# DIRECTIONS FOR THIS TASK:
Look below for the line containing "Recreate this object" and the line containing "from math import"; repeat exactly those two lines and all lines between them, and nothing else.

# RECORDS SUPPLIED:
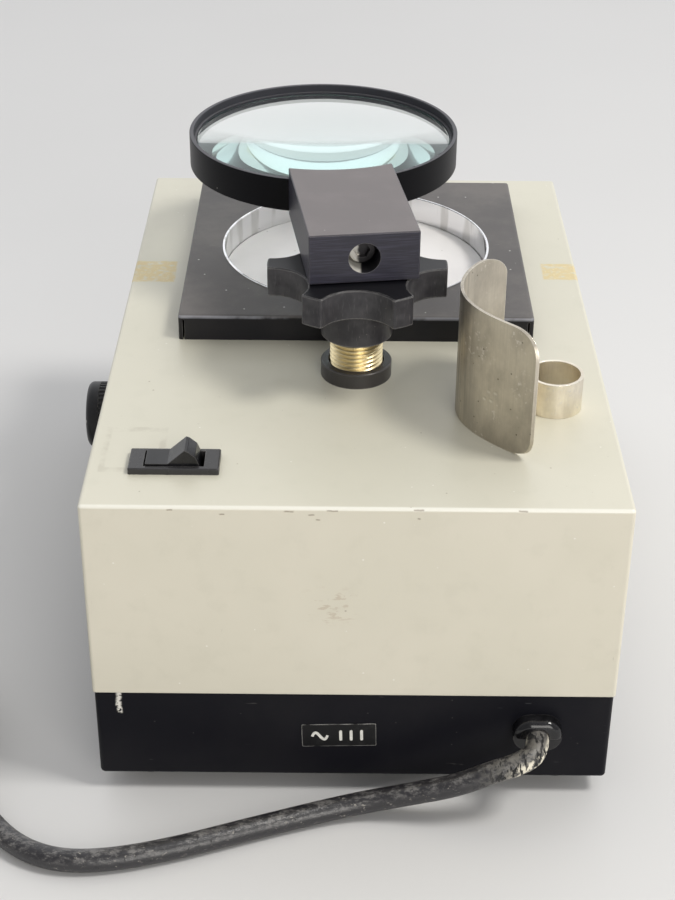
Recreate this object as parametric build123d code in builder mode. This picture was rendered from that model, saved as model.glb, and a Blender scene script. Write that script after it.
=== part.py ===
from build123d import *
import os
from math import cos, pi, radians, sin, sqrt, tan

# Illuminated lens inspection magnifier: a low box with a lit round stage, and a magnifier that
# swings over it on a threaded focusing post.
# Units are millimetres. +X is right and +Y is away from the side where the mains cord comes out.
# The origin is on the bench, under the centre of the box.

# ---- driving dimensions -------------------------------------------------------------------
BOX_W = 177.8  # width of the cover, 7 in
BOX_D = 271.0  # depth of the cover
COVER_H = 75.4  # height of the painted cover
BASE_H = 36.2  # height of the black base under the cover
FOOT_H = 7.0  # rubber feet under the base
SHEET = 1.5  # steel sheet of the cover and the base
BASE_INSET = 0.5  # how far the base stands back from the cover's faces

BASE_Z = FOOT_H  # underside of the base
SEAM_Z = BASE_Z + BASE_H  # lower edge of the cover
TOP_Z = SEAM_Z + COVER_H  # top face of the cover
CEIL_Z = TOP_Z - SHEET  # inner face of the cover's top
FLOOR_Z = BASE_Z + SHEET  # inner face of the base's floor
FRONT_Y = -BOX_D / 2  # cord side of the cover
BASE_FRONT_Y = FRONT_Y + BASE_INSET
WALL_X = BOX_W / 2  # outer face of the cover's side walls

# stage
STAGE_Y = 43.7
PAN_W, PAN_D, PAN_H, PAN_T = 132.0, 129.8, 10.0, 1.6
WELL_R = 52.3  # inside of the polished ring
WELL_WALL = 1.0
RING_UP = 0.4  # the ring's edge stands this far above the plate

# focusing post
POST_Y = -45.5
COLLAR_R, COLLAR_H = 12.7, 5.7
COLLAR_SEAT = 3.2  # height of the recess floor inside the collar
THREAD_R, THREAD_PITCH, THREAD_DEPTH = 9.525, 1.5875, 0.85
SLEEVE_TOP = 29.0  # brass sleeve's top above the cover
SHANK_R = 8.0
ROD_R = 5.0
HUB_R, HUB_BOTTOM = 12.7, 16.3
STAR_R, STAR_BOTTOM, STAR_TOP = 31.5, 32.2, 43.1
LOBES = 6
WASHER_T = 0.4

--

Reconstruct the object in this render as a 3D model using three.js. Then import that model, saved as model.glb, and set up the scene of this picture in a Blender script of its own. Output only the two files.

# EXPECTED ANSWER:
Recreate this object as parametric build123d code in builder mode. This picture was rendered from that model, saved as model.glb, and a Blender scene script. Write that script after it.
=== part.py ===
from build123d import *
import os
from math import cos, pi, radians, sin, sqrt, tan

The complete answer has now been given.